In chapter 6, called "Determining Meanings," Silva outlines a method for understanding any text "remote from us in time" in order to reassemble a world around the text. Look at the immediate text. Look at the chapters which record the discussion of the term at hand. Look at the writer's teaching in general. Look at the New Testament as a whole. And finally, look at the religious environment of the New Testament. In his conclusion Silva critiques Bauer's Greek-English Lexicon. Bauer, too, failed to distinguish between language and theology.
Silva's book, though short, is at the same time very deep. I think I would do potential readers a disservice if I left them with the idea that this book is easy reading for the average person. He introduces his readers to many of the abstract terms of semantics. This might make his book formidable reading. Also Silva has a command of a broad number of examples from languages other than Hebrew, Aramaic, and Greek. This might be distract-ing. On the other hand one might just want to know why lexical aids offer diverse answers to the same question. In this book, Silva has explained the why.
Superb! Jul 6, 2002
In this concise book you will find a valuable resource to better understand biblical principles of linguisticis. Dr. Moisés Silva combines his expertise to offer a careful analisys and a structural approach of lexical semantics for more effective understanding of the Biblical text. The chapter about Semantic change and the role of septuagint is wonderful.
You'll Never Again Look at a Lexicon the Same Way Oct 30, 2001
Word studies are some of the most abused pursuits in biblical hermeneutics. When we enter the realm of ancient tongues, too often we forget common sense. We create rules of language that we ourselves never follow in our own day-to-day speech. We overload words with deep meanings, whether or not the author intended it. We analyze the life out of scripture, obscuring the text itself.
Partially, this tendency is enabled by the rich arsenal of word-study tools at our disposal. Lexicons and concordances make it easy to look up every definition and instance of any word and its cognates. Computerized tools make this process painless even for the amateur scholar.
But this arsenal is full of double-edged swords. In this compact introduction to lexical semantics, Moises Silva presents to the exegete the knowledge to make use of these tools without drawing questionable conclusions. In particular, he highlights five common pitfalls:
1. reading into a word inapplicable meanings from related words (abuse of etymology) 2. reading into a word more than the word actually says (illegitimate totality transfer) 3. misunderstanding the role of context (neglect of syntagmatic considerations) 4. misunderstanding the role of synonyms (neglect of paradigmatic considerations) 5. confusing language and reality (confounding symbol, sense, and referent)
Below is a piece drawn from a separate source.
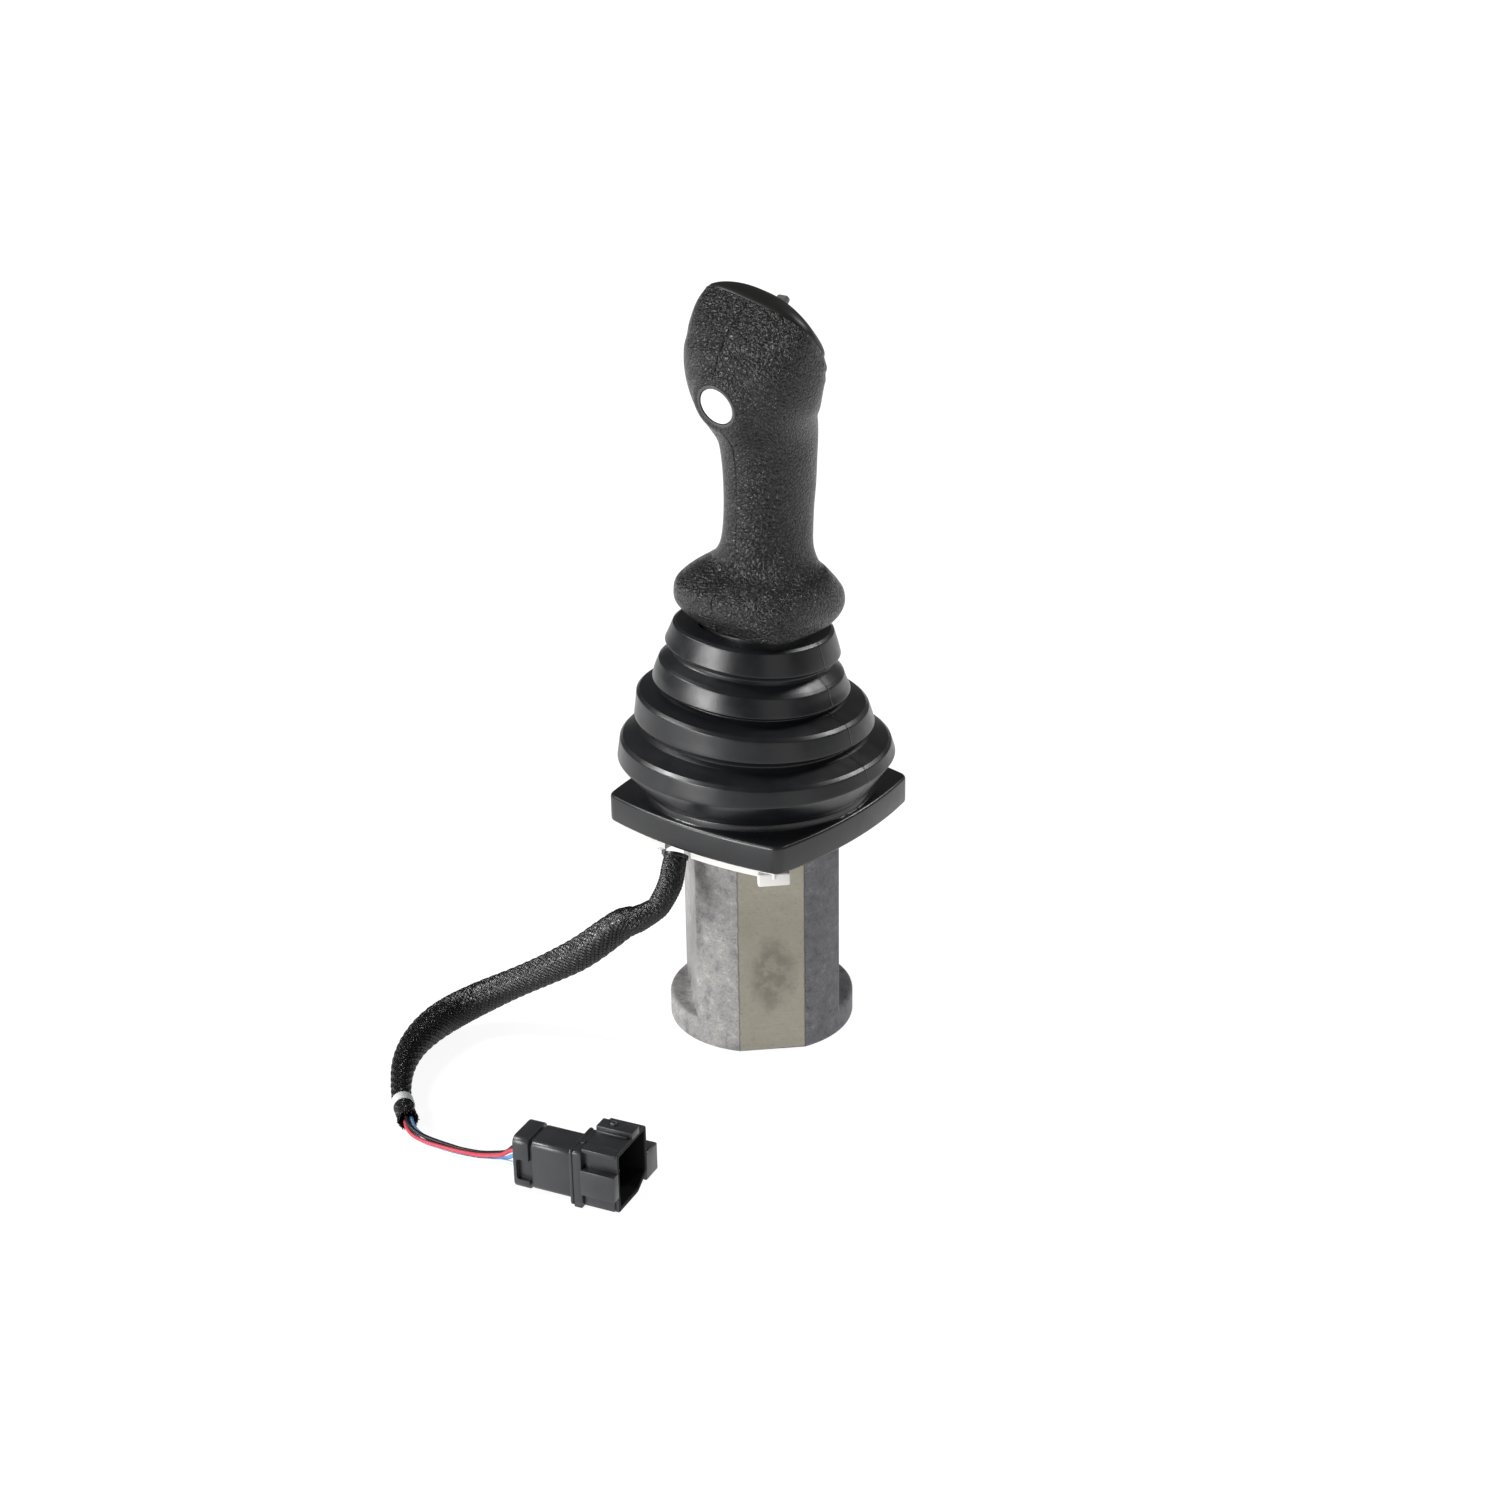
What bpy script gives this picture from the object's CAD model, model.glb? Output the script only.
import bpy
import bmesh
import math
import numpy as np
from mathutils import Matrix, Vector


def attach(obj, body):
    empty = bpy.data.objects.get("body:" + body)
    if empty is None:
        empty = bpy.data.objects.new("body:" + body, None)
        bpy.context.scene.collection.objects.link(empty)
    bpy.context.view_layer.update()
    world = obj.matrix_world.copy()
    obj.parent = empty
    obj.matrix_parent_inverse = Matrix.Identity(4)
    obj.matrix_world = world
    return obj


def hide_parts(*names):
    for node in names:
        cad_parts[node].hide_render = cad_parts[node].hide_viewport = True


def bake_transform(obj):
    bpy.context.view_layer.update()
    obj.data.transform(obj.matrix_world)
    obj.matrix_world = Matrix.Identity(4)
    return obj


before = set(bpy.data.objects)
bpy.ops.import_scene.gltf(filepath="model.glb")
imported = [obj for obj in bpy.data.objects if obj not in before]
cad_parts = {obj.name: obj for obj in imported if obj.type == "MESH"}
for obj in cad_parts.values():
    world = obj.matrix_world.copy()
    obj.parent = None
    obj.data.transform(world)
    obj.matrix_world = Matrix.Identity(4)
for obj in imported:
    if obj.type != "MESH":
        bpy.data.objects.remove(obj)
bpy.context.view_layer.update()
MM = 0.001
rng = np.random.default_rng(7)

# ---------------------------------------------------------------- camera
cam_data = bpy.data.cameras.new("cam")
cam = bpy.data.objects.new("cam", cam_data)
bpy.context.scene.collection.objects.link(cam)
bpy.context.scene.camera = cam
AZ, EL, ROLL = math.radians(38.4791), math.radians(23.7922), math.radians(0.8833)
back = Vector((math.sin(AZ) * math.cos(EL), -math.cos(AZ) * math.cos(EL), math.sin(EL)))
right0 = Vector((math.cos(AZ), math.sin(AZ), 0))
up0 = back.cross(right0)
right = right0 * math.cos(ROLL) - up0 * math.sin(ROLL)
up = right0 * math.sin(ROLL) + up0 * math.cos(ROLL)
cam.matrix_world = Matrix(((right.x, up.x, back.x, 0.59661), (right.y, up.y, back.y, -0.75597), (right.z, up.z, back.z, 0.54240), (0, 0, 0, 1)))
cam_data.sensor_width = 36.0
cam_data.lens = 63.006
cam_data.clip_start = 0.05
cam_data.clip_end = 30


# ---------------------------------------------------------------- mesh tools
def make(name, verts, faces, mats=(), smooth=True, sharp=35.0, mat_index=None, scale=MM):
    me = bpy.data.meshes.new(name)
    me.from_pydata((np.asarray(verts, float) * scale).tolist(), [], [list(map(int, f)) for f in faces])
    me.validate()
    bm = bmesh.new()
    bm.from_mesh(me)
    bmesh.ops.recalc_face_normals(bm, faces=bm.faces)
    bm.to_mesh(me)
    bm.free()
    for m in mats:
        me.materials.append(m)
    if mat_index is not None and len(mat_index) == len(me.polygons):
        me.polygons.foreach_set("material_index", np.asarray(mat_index, np.int32))
    if smooth:
        me.polygons.foreach_set("use_smooth", np.ones(len(me.polygons), bool))
        if sharp:
            me.set_sharp_from_angle(angle=math.radians(sharp))
    o = bpy.data.objects.new(name, me)
    bpy.context.scene.collection.objects.link(o)
    return o


def grid(rings, closed=True, cap0=False, cap1=False):
    """Verts and quads of a loft through equal rings."""
    rings = np.asarray(rings, float)
    k, n, _ = rings.shape
    v = rings.reshape(-1, 3)
    f = []
    m = n if closed else n - 1
    for i in range(k - 1):
        a = i * n
        for j in range(m):
            jj = (j + 1) % n
            f.append((a + j, a + jj, a + n + jj, a + n + j))
    if cap0:
        f.append(tuple(range(n - 1, -1, -1)))
    if cap1:
        f.append(tuple((k - 1) * n + j for j in range(n)))
    return v, f


def join_parts(parts):
    v, f, mi, base = [], [], [], 0
    for p in parts:
        pv, pf = np.asarray(p[0], float), p[1]
        idx = p[2] if len(p) > 2 else 0
        v.append(pv)
        f += [tuple(i + base for i in q) for q in pf]
        mi += [idx] * len(pf)
        base += len(pv)
    return np.vstack(v), f, mi


def catmull(rows, sub):
    rows = np.asarray(rows, float)
    p = np.vstack([2 * rows[0] - rows[1], rows, 2 * rows[-1] - rows[-2]])
    out = []
    for i in range(1, len(p) - 2):
        for s in range(sub):
            t = s / sub
            a, b, c, d = p[i - 1], p[i], p[i + 1], p[i + 2]
            out.append(0.5 * ((2 * b) + (c - a) * t + (2 * a - 5 * b + 4 * c - d) * t * t + (3 * b - a - 3 * c + d) * t ** 3))
    out.append(p[-2])
    return np.array(out)


def fillet(pts, radii, seg=5, closed=False):
    """Rounds the corners of a polyline."""
    pts = [np.array(p, float) for p in pts]
    n = len(pts)
    if np.isscalar(radii):
        radii = [radii] * n
    out = []
    for i in range(n):
        if not closed and i in (0, n - 1):
            out.append(pts[i])
            continue
        a, b, c = pts[i - 1], pts[i], pts[(i + 1) % n]
        u, w = a - b, c - b
        lu, lw = np.linalg.norm(u), np.linalg.norm(w)
        u, w = u / lu, w / lw
        cosang = np.clip(u @ w, -1, 1)
        half = math.acos(cosang) / 2
        if radii[i] <= 0 or half > 1.55:
            out.append(b)
            continue
        d = min(radii[i] / math.tan(half), 0.45 * lu, 0.45 * lw)
        r = d * math.tan(half)
        cen = b + (u + w) / np.linalg.norm(u + w) * (r / math.sin(half))
        s, e = b + u * d, b + w * d
        vs, ve = s - cen, e - cen
        ang = math.acos(np.clip(vs @ ve / (np.linalg.norm(vs) * np.linalg.norm(ve)), -1, 1))
        for k in range(seg + 1):
            t = k / seg
            q = (math.sin((1 - t) * ang) * vs + math.sin(t * ang) * ve) / max(math.sin(ang), 1e-9) if ang > 1e-6 else vs
            out.append(cen + q)
    return np.array(out)


def resample(pts, n, closed=False):
    p = np.asarray(pts, float)
    if closed:
        p = np.vstack([p, p[:1]])
    d = np.r_[0, np.cumsum(np.linalg.norm(np.diff(p, axis=0), axis=1))]
    t = np.linspace(0, d[-1], n + 1)[:-1] if closed else np.linspace(0, d[-1], n)
    return np.stack([np.interp(t, d, p[:, i]) for i in range(p.shape[1])], 1)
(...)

This is not an easy read. There's an awful lot of technical material packed into few pages, making the book quite dense. It is, however, an invaluable resource for the biblical exegete. One will want to give it several reads through, as well as refer to it from time to time as he cracks open his copy of BAGD or Louw and Nida.
Good reference book on biblical semantics/linguistics Dec 29, 2000
This book was used for an Interpretation of New Testament class (2nd year Master's level) at Gordon-Conwell Theological Seminary.
You'd probably want to read the book to get more of a sense of biblical linguistics and overview of philology.
Moises Silva writes a pretty good book on biblical semantics (meaning, word choices, orders, placement, word studies, and so on) in the New Testament biblical text, as well as discussing linguistics and semantic domains of words (e.g., the background of Homeric Greek, Classical Greek, Contemporaneous Greek in comparison to biblical Greek). Silva also discusses some idioms and linguistics and hermeneutics (which seems to be his specialty) -- for instance, he discusses how different words interact differently in different semantic domains (e.g., the word "run" can be used in a number of different senses whether it's a verb, to run, as in a running animal, or a noun in baseball, e.g., home-run, or how a machine runs).
This is not an easy read though, even though it's a thin-looking paperback; it's rather technical and dense. It's also a one-time read-through reference book that you would read to get some idea about how biblical translation is done, and the task of biblical linguists.
It's definitely a good book for the advanced readers, in complement to other books on exegesis (e.g., Fee's NT Exegesis), hermenutics and interpretation (e.g., Fee/Stuart), and so on.